Two-shot measurement of spatial coherence
Abhinandan Bhattacharjee, Shaurya Aarav, Anand K. Jha

TL;DR
This paper introduces a novel two-shot interferometric method to measure the two-dimensional cross-spectral density function of optical fields, enabling efficient characterization of spatial coherence properties.
Contribution
The authors present a new interferometric scheme using a Michelson interferometer with a converging lens to encode and measure the cross-spectral density function in just two shots.
Findings
Successfully measured various synthesized cross-spectral density functions
Achieved good agreement between measurements and theoretical predictions
Demonstrated the method's potential for analyzing spatial coherence in optical fields
Abstract
We propose and demonstrate an interferometric scheme for measuring the two-dimensional two-point cross-spectral density function in a two-shot manner. Our scheme comprises a Michelson interferometer with a converging lens in one of the arms of the interferometer, and the crosss-pectral density function of an input optical field gets encoded in the intensity distribution of the output interferograms.
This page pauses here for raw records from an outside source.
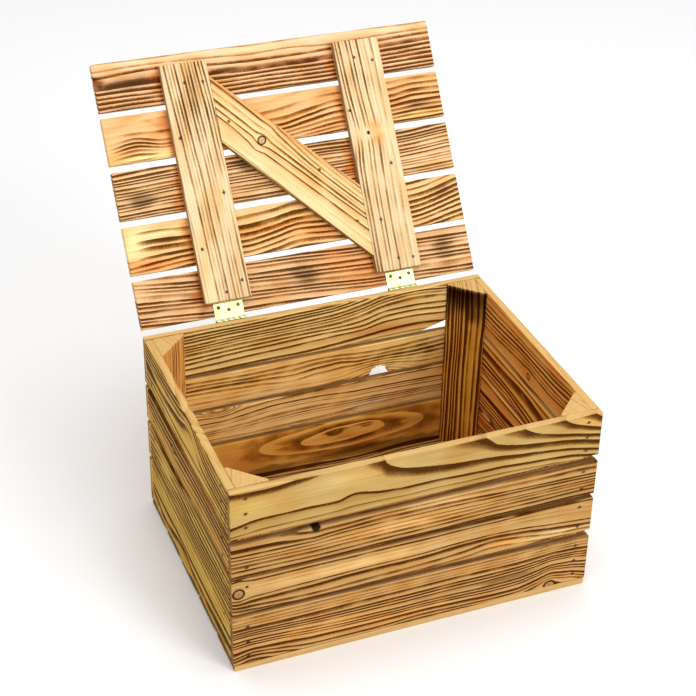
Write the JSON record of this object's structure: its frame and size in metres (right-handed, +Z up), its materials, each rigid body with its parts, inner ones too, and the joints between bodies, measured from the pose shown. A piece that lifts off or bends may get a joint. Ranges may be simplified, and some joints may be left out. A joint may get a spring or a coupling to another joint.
{
  "type": "storage box",
  "caption": "Open-slatted scorched softwood storage crate with triangular corner posts, a plank floor and a braced slatted lid on brass butt hinges.",
  "frame": {"origin": "centre of the crate's footprint, on the ground under the middle floor board", "axes": "+X to the right along the front, the front wall faces -Y, +Z up; the lid is hinged along X at the top of the back wall"},
  "size_m": [0.48, 0.5739, 0.5649],
  "materials": {
    "scorched_pine": "scorched and brushed, matt",
    "pale_pine": "sawn, lightly scorched, matt",
    "nail_steel": "dull, darkened",
    "hinge_brass": "bright brass plating"
  },
  "bodies": {
    "crate": {"front_slat_1": "scorched_pine", "front_slat_2": "scorched_pine", "front_slat_3": "scorched_pine", "front_slat_4": "scorched_pine", "back_slat_1": "scorched_pine", "back_slat_2": "scorched_pine", "back_slat_3": "scorched_pine", "back_slat_4": "scorched_pine", "left_slat_1": "scorched_pine", "left_slat_2": "scorched_pine", "left_slat_3": "scorched_pine", "left_slat_4": "scorched_pine", "right_slat_1": "scorched_pine", "right_slat_2": "scorched_pine", "right_slat_3": "scorched_pine", "right_slat_4": "scorched_pine", "corner_post_front_left": "scorched_pine", "corner_post_front_right": "scorched_pine", "corner_post_back_left": "scorched_pine", "corner_post_back_right": "scorched_pine", "floor_board_1": "scorched_pine", "floor_board_2": "scorched_pine", "floor_board_3": "scorched_pine", "floor_board_4": "scorched_pine", "floor_board_5": "scorched_pine", "wall_nails_front": "nail_steel", "wall_nails_back": "nail_steel", "wall_nails_left": "nail_steel", "wall_nails_right": "nail_steel", "floor_nails": "nail_steel", "hinge_left_crate_leaf": "hinge_brass", "hinge_left_pin": "hinge_brass", "hinge_right_crate_leaf": "hinge_brass", "hinge_right_pin": "hinge_brass", "hinge_crate_screws": "hinge_brass"},
    "lid": {"lid_slat_1": "scorched_pine", "lid_slat_2": "scorched_pine", "lid_slat_3": "scorched_pine", "lid_slat_4": "scorched_pine", "lid_slat_5": "scorched_pine", "lid_batten_left": "pale_pine", "lid_batten_right": "pale_pine", "lid_brace": "pale_pine", "lid_nails": "nail_steel", "hinge_left_lid_leaf": "hinge_brass", "hinge_right_lid_leaf": "hinge_brass", "hinge_lid_screws": "hinge_brass"}
  },
  "joints": [
    {"name": "lid_hinge", "type": "hinge", "parent": "crate", "child": "lid", "pos_m": [0, 0.1827, 0.269], "axis": [1, 0, 0], "range_deg": [0, 124]}
  ]
}
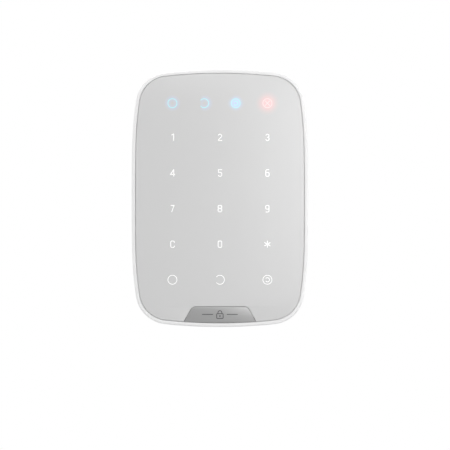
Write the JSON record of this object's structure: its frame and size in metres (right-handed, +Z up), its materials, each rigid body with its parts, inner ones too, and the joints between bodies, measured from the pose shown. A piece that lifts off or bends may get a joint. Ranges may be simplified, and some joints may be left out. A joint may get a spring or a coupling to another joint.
{
  "type": "alarm keypad panel",
  "caption": "Thin wall-mounted alarm keypad: grey touch panel with printed keys and lit status symbols in a white housing that slides onto a screwed wall bracket.",
  "frame": {"origin": "middle of the four wall-screw holes, on the wall plane", "axes": "+Z up the wall, +X to the right as seen by a person in front of the keypad, +Y into the wall, so the keys face -Y"},
  "size_m": [0.103, 0.014, 0.15],
  "materials": {
    "white_moulding": "fine satin",
    "grey_panel": "smooth satin",
    "black_tape": "matte",
    "silver_badge": "satin metallic",
    "dark_print": "smooth",
    "white_print": "smooth translucent",
    "cyan_light": "lit from behind",
    "blue_light": "lit from behind",
    "pink_light": "lit from behind",
    "white_inner_plastic": "matte",
    "circuit_board": "satin solder mask",
    "gold_plating": "satin",
    "led_package": "smooth",
    "chip_plastic": "matte",
    "tinned_steel": "satin",
    "black_plastic": "fine matte",
    "cell_jacket": "glossy film",
    "screw_steel": "plated",
    "black_screw_steel": "black zinc",
    "blank_label": "matte film"
  },
  "bodies": {
    "bracket": {"mounting_bracket": "white_moulding"},
    "keypad": {"front_housing": "white_moulding", "rear_cover": "white_moulding", "front_panel": "grey_panel", "panel_adhesive": "black_tape", "badge_plate": "silver_badge", "badge_emblem": "dark_print", "key_legends": "white_print", "indicator_disarmed": "cyan_light", "indicator_night": "cyan_light", "indicator_armed": "blue_light", "indicator_fault": "pink_light", "light_mask": "white_inner_plastic", "main_board": "circuit_board", "touch_pads": "gold_plating", "key_leds": "led_package", "indicator_leds": "led_package", "touch_controller": "chip_plastic", "main_processor": "chip_plastic", "radio_shield": "tinned_steel", "antenna": "gold_plating", "buzzer": "black_plastic", "capacitors": "chip_plastic", "tamper_switch": "black_plastic", "power_switch_base": "black_plastic", "power_switch_frame": "tinned_steel", "battery_tray": "white_inner_plastic", "battery_1": "cell_jacket", "battery_2": "cell_jacket", "battery_3": "cell_jacket", "battery_4": "cell_jacket", "battery_contact_positive": "tinned_steel", "battery_contact_negative": "tinned_steel", "battery_link_contact": "tinned_steel", "battery_springs": "tinned_steel", "tray_screws": "screw_steel", "case_screws": "black_screw_steel", "id_label": "blank_label"},
    "switch_knob": {"power_switch_knob": "black_plastic"},
    "tamper_plunger": {"tamper_plunger": "white_inner_plastic"}
  },
  "joints": [
    {"name": "keypad_lift", "type": "slide", "parent": "bracket", "child": "keypad", "axis": [0, 0, 1], "range_m": [0, 0.004]},
    {"name": "power_switch_slide", "type": "slide", "parent": "keypad", "child": "switch_knob", "axis": [-1, 0, 0], "range_m": [0, 0.003]},
    {"name": "tamper_press", "type": "slide", "parent": "keypad", "child": "tamper_plunger", "axis": [0, -1, 0], "range_m": [0, 0.0006], "stiffness_N_per_m": 150, "springref_m": -0.0015}
  ]
}
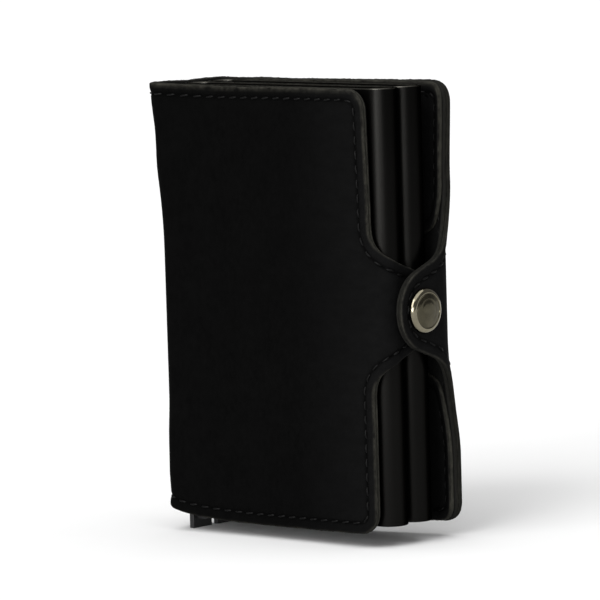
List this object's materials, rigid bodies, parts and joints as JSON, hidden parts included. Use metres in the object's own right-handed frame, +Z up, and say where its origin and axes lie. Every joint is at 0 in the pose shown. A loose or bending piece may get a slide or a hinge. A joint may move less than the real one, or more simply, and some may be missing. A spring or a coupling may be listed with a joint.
{
  "type": "card holder",
  "caption": "Book-style leather wallet holding two slim metal card boxes side by side, each with a bottom ejector lever, closed by a snap strap.",
  "frame": {"origin": "middle of the upright wallet's bounding box, at the lower ends of the ejector levers", "axes": "+Z up along the wallet's height, -Y out of the front panel, +X towards the opening side with the strap"},
  "size_m": [0.0742, 0.0268, 0.1071],
  "materials": {
    "leather": "matte nubuck black",
    "lining": "matte black lining",
    "shell": "satin black anodised",
    "plastic": "moulded matte black",
    "felt": "dark felt",
    "tape": "adhesive tape",
    "gunmetal": "polished dark nickel",
    "snap_steel": "plated steel",
    "pin_steel": "plain steel"
  },
  "bodies": {
    "back_half": {"back_cover": "leather", "back_lining": "lining", "back_pocket": "leather", "shell_2": "shell", "end_cap_2": "plastic", "card_guide_2_left": "plastic", "card_guide_2_right": "plastic", "brake_pad_2": "felt", "mounting_tape_2": "tape", "pivot_pin_2": "pin_steel"},
    "spine": {"spine_cover": "leather", "spine_lining": "lining"},
    "front_half": {"front_cover": "leather", "front_lining": "lining", "snap_stud": "snap_steel", "snap_post": "snap_steel", "shell_1": "shell", "end_cap_1": "plastic", "card_guide_1_left": "plastic", "card_guide_1_right": "plastic", "brake_pad_1": "felt", "mounting_tape_1": "tape", "pivot_pin_1": "pin_steel"},
    "strap": {"strap": "leather", "strap_lining": "lining", "snap_cap": "gunmetal", "snap_socket": "snap_steel"},
    "ejector_lever_1": {"ejector_lever_1": "plastic"},
    "ejector_lever_2": {"ejector_lever_2": "plastic"}
  },
  "joints": [
    {"name": "spine_back_fold", "type": "hinge", "parent": "back_half", "child": "spine", "pos_m": [-0.03623, 0.00912, 0.0553], "axis": [0, 0, -1], "range_deg": [0, 90]},
    {"name": "spine_front_fold", "type": "hinge", "parent": "spine", "child": "front_half", "pos_m": [-0.03623, -0.01253, 0.0553], "axis": [0, 0, -1], "range_deg": [0, 90]},
    {"name": "strap_fold", "type": "hinge", "parent": "back_half", "child": "strap", "pos_m": [0.02753, 0.01002, 0.0553], "axis": [0, 0, 1], "range_deg": [0, 100]},
    {"name": "ejector_lever_1", "type": "hinge", "parent": "front_half", "child": "ejector_lever_1", "pos_m": [-0.02463, -0.00633, 0.013], "axis": [0, -1, 0], "range_deg": [0, 38]},
    {"name": "ejector_lever_2", "type": "hinge", "parent": "back_half", "child": "ejector_lever_2", "pos_m": [-0.02463, 0.00217, 0.013], "axis": [0, -1, 0], "range_deg": [0, 38]}
  ],
  "couplings": [
    {"joint": "spine_front_fold", "follows": "spine_back_fold", "ratio": 1}
  ]
}
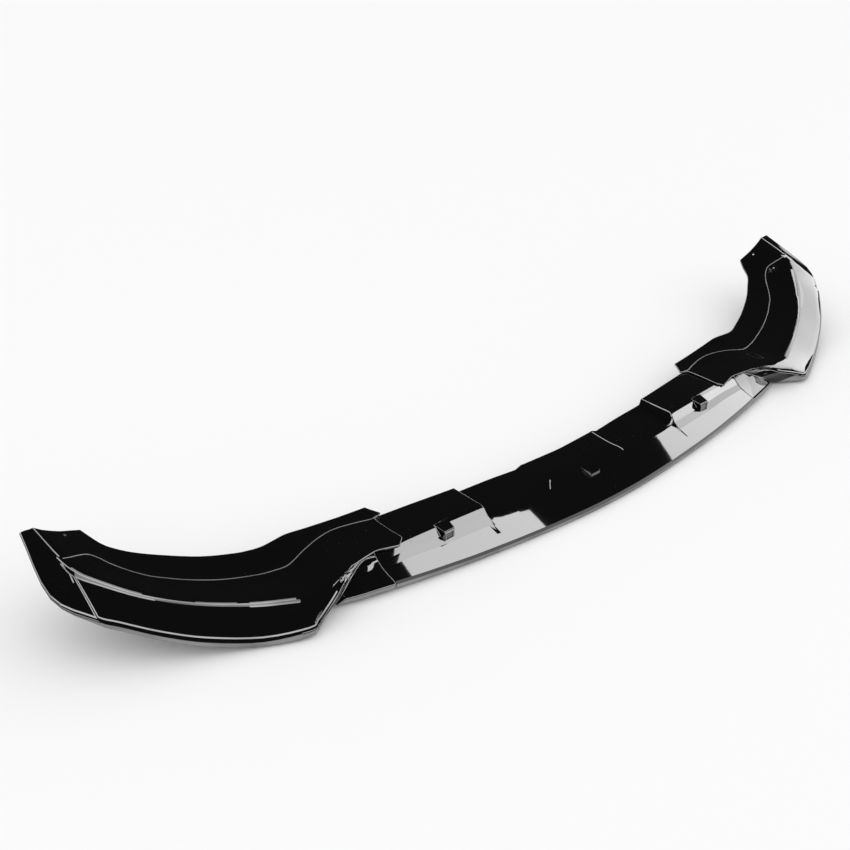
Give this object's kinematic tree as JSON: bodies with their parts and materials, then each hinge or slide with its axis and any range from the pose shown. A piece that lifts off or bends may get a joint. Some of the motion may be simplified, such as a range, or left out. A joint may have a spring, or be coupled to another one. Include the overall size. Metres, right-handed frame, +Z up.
{
  "type": "front bumper lip",
  "caption": "Glossy front splitter lip for a car: a bowed centre blade with a stepped flange and tabs, and two swept corner wings that lap onto it.",
  "frame": {"origin": "centre of the bounding box in plan, at the level of the rim's foot on the nose", "axes": "+X across the car towards the right-hand wing of the source, +Y from the nose towards the rear of the car, +Z up"},
  "size_m": [1.785, 0.3601, 0.1449],
  "materials": {
    "gloss_black": "high gloss moulded plastic"
  },
  "bodies": {
    "root": {"centre_lip": "gloss_black", "left_wing": "gloss_black", "right_wing": "gloss_black"}
  },
  "joints": []
}
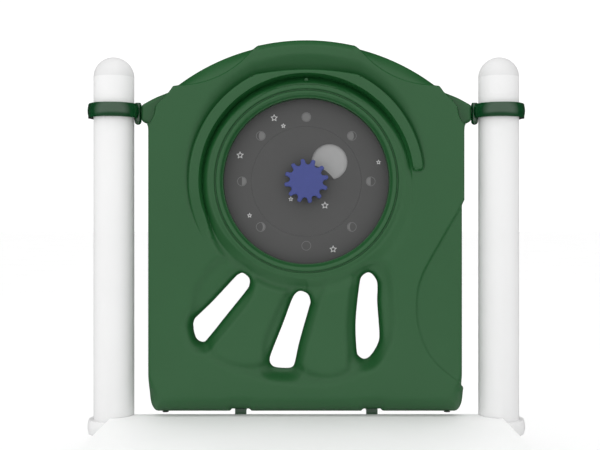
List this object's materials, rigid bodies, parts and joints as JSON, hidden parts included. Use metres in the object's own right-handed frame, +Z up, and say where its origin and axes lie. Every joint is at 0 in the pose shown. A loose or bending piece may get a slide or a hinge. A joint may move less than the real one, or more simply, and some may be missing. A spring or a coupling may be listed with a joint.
{
  "type": "playground moon-phase play panel bay",
  "caption": "Square playground deck between posts, with a hollow moulded play panel hung on post clamps; the panel has reach-through slots and a dial turned by a toothed knob.",
  "frame": {"origin": "on the ground at the centre of the square bay", "axes": "+Z up, +Y from the open front edge of the deck towards the panel, +X to the right when facing the panel"},
  "size_m": [1.397, 1.397, 1.3839],
  "materials": {
    "white_coated_steel": "smooth white powder coat",
    "white_cast_cap": "smooth white powder coat on cast aluminium",
    "white_deck_board": "fine matt",
    "green_polyethylene": "rotomoulded, softly textured",
    "green_coated_casting": "glossy dark green powder coat on cast aluminium",
    "charcoal_sheet": "fine matt sheet",
    "moon_grey_sheet": "fine matt sheet",
    "shadow_grey_inlay": "fine matt",
    "blue_polyethylene": "moulded, satin",
    "pale_grey_inlay": "fine matt",
    "plain_steel": "zinc plated",
    "nylon": "turned nylon",
    "black_rubber": "moulded rubber"
  },
  "bodies": {
    "bay": {"post_left": "white_coated_steel", "post_right": "white_coated_steel", "front_post_left": "white_coated_steel", "front_post_right": "white_coated_steel", "base_plate_rear_left": "white_coated_steel", "base_plate_rear_right": "white_coated_steel", "base_plate_front_left": "white_coated_steel", "base_plate_front_right": "white_coated_steel", "deck_rim_front": "white_coated_steel", "deck_rim_back": "white_coated_steel", "deck_rim_left": "white_coated_steel", "deck_rim_right": "white_coated_steel", "deck_joist_left": "white_coated_steel", "deck_joist_right": "white_coated_steel", "deck_collar_rear_left": "white_coated_steel", "deck_collar_rear_right": "white_coated_steel", "deck_collar_front_left": "white_coated_steel", "deck_collar_front_right": "white_coated_steel", "post_cap_left": "white_cast_cap", "post_cap_right": "white_cast_cap", "front_post_cap_left": "white_cast_cap", "front_post_cap_right": "white_cast_cap", "deck_plate": "white_deck_board", "panel_shell": "green_polyethylene", "clamp_front_left": "green_coated_casting", "clamp_front_right": "green_coated_casting", "clamp_rear_left": "green_coated_casting", "clamp_rear_right": "green_coated_casting", "hanger_left": "green_coated_casting", "hanger_right": "green_coated_casting", "panel_foot_left": "green_coated_casting", "panel_foot_right": "green_coated_casting", "dome_nuts": "green_coated_casting", "pivot_bolts": "green_coated_casting", "clamp_lap_pins": "green_coated_casting", "dial_face_plate": "charcoal_sheet", "dial_back_board": "charcoal_sheet", "moon_plate": "moon_grey_sheet", "moon_shadow_inlay": "shadow_grey_inlay", "dial_markings": "pale_grey_inlay", "collar_bolts": "plain_steel", "collar_set_screws": "plain_steel", "cap_rivets": "plain_steel", "hanger_screws": "plain_steel", "foot_bolts": "plain_steel", "foot_screws": "plain_steel", "dial_bolts": "plain_steel", "dial_bolt_nuts": "plain_steel", "axle_bushing": "nylon", "drain_plugs": "black_rubber"},
    "dial_rotor": {"knob": "blue_polyethylene", "knob_spacer": "green_polyethylene", "rotor_disc": "charcoal_sheet", "rotor_stars": "pale_grey_inlay", "axle_stud": "plain_steel", "axle_washer": "plain_steel", "axle_nut": "plain_steel", "drive_screws": "plain_steel"}
  },
  "joints": [
    {"name": "knob_spin", "type": "hinge", "parent": "bay", "child": "dial_rotor", "pos_m": [0, 0.6096, 0.9412], "axis": [0, 1, 0], "continuous": true}
  ]
}
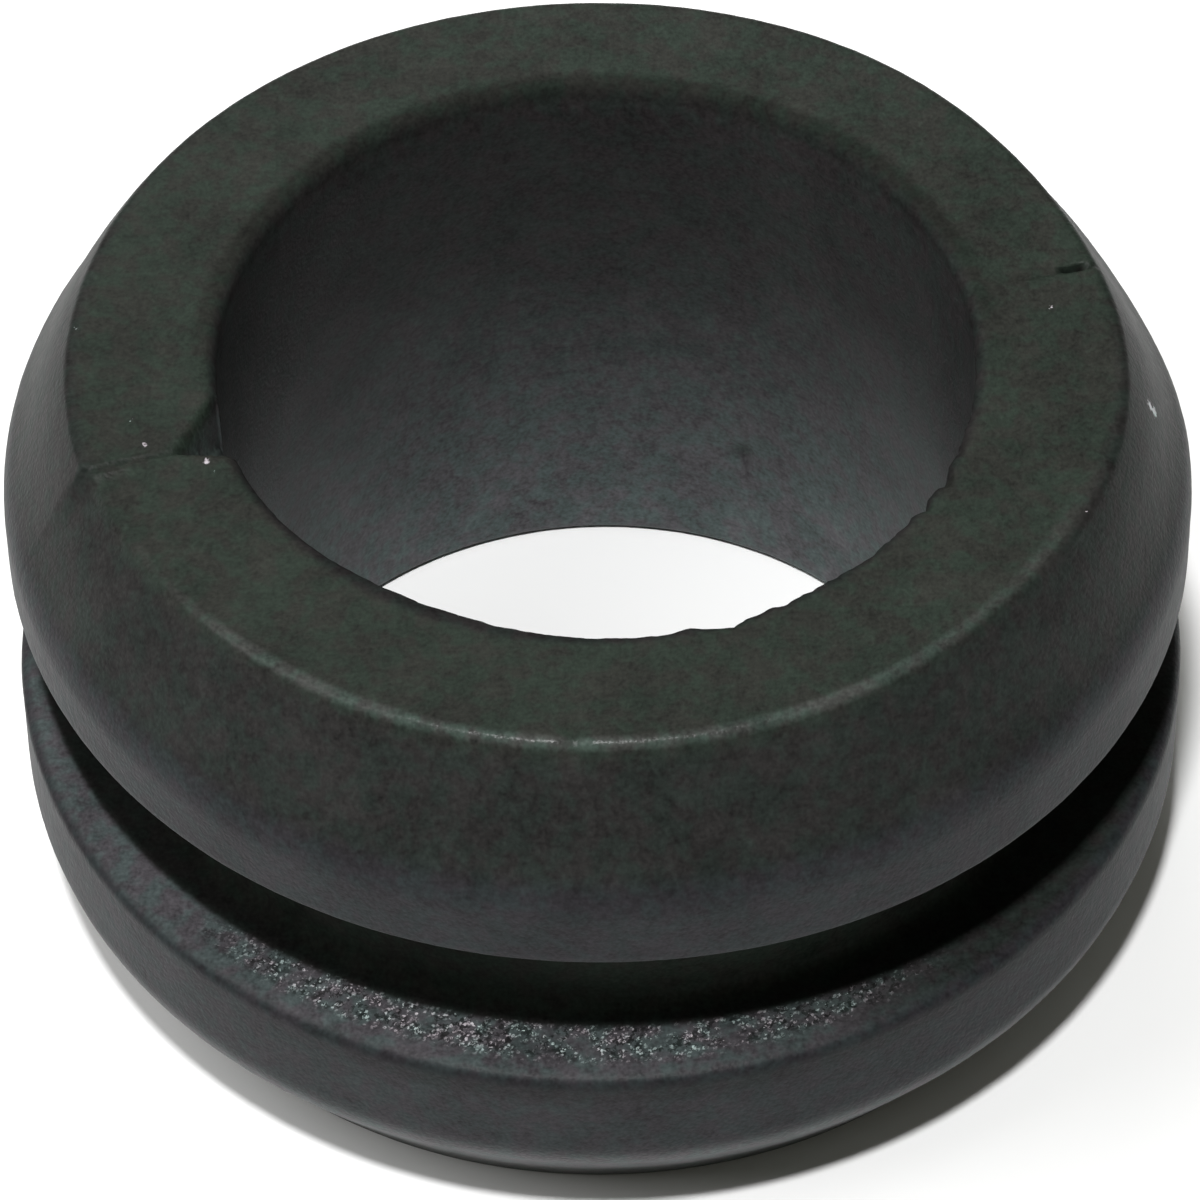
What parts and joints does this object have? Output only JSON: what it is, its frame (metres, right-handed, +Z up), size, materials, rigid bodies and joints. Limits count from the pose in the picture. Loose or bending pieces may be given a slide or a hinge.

This scheme works for any cross-spectral density function that is real and that depends on the spatial coordinates only through their difference. Using this scheme, we report measurements of several lab-synthesized cross-spectral density functions with very good agreement with theory. Our measurement technique can be very important for applications that are based on utilizing the partial spatial coherence properties of optical fields.